--- begin Supplied data ---
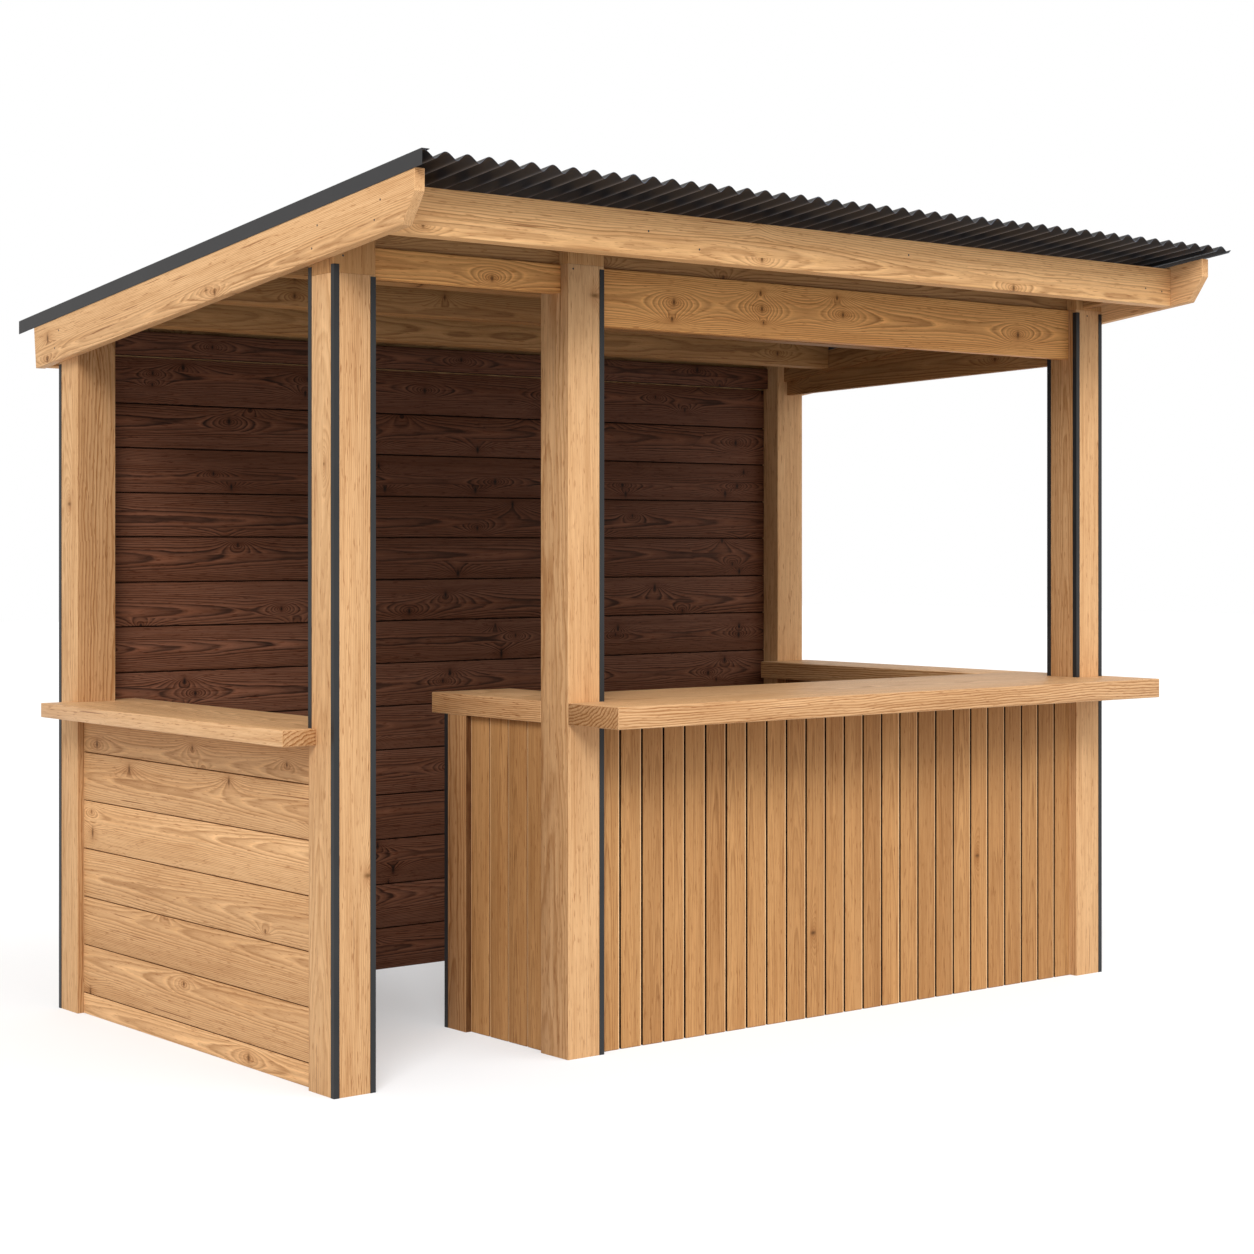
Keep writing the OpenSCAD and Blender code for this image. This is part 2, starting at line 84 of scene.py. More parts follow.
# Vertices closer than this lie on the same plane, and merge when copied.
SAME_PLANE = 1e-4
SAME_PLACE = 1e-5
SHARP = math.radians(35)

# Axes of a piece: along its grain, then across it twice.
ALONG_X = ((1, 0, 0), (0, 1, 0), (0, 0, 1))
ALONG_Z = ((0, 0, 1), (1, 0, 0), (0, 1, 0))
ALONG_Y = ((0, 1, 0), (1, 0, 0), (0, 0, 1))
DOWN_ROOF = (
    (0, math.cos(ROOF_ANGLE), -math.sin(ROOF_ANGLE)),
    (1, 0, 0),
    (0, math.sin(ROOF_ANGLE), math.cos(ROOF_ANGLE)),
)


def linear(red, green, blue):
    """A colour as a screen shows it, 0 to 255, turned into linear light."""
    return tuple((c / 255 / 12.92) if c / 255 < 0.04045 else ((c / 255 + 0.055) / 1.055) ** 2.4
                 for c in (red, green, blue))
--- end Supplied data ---
Copy out the whole listing, exactly as written.

*Final result:*
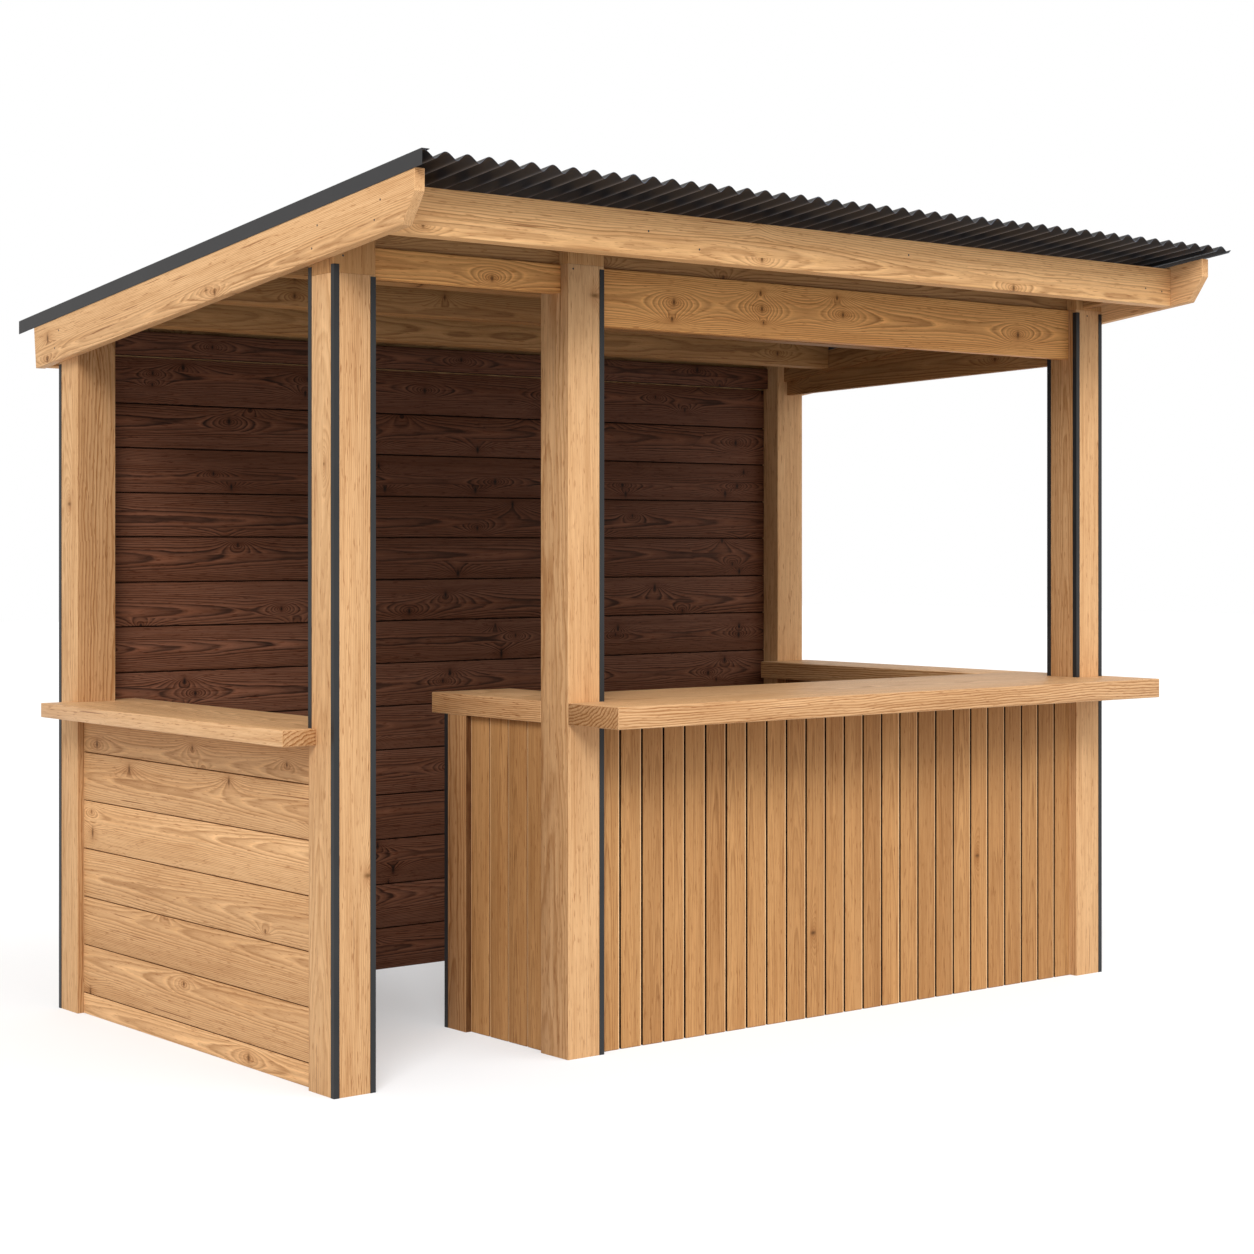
Keep writing the OpenSCAD and Blender code for this image. This is part 2, starting at line 84 of scene.py. More parts follow.
# Vertices closer than this lie on the same plane, and merge when copied.
SAME_PLANE = 1e-4
SAME_PLACE = 1e-5
SHARP = math.radians(35)

# Axes of a piece: along its grain, then across it twice.
ALONG_X = ((1, 0, 0), (0, 1, 0), (0, 0, 1))
ALONG_Z = ((0, 0, 1), (1, 0, 0), (0, 1, 0))
ALONG_Y = ((0, 1, 0), (1, 0, 0), (0, 0, 1))
DOWN_ROOF = (
    (0, math.cos(ROOF_ANGLE), -math.sin(ROOF_ANGLE)),
    (1, 0, 0),
    (0, math.sin(ROOF_ANGLE), math.cos(ROOF_ANGLE)),
)


def linear(red, green, blue):
    """A colour as a screen shows it, 0 to 255, turned into linear light."""
    return tuple((c / 255 / 12.92) if c / 255 < 0.04045 else ((c / 255 + 0.055) / 1.055) ** 2.4
                 for c in (red, green, blue))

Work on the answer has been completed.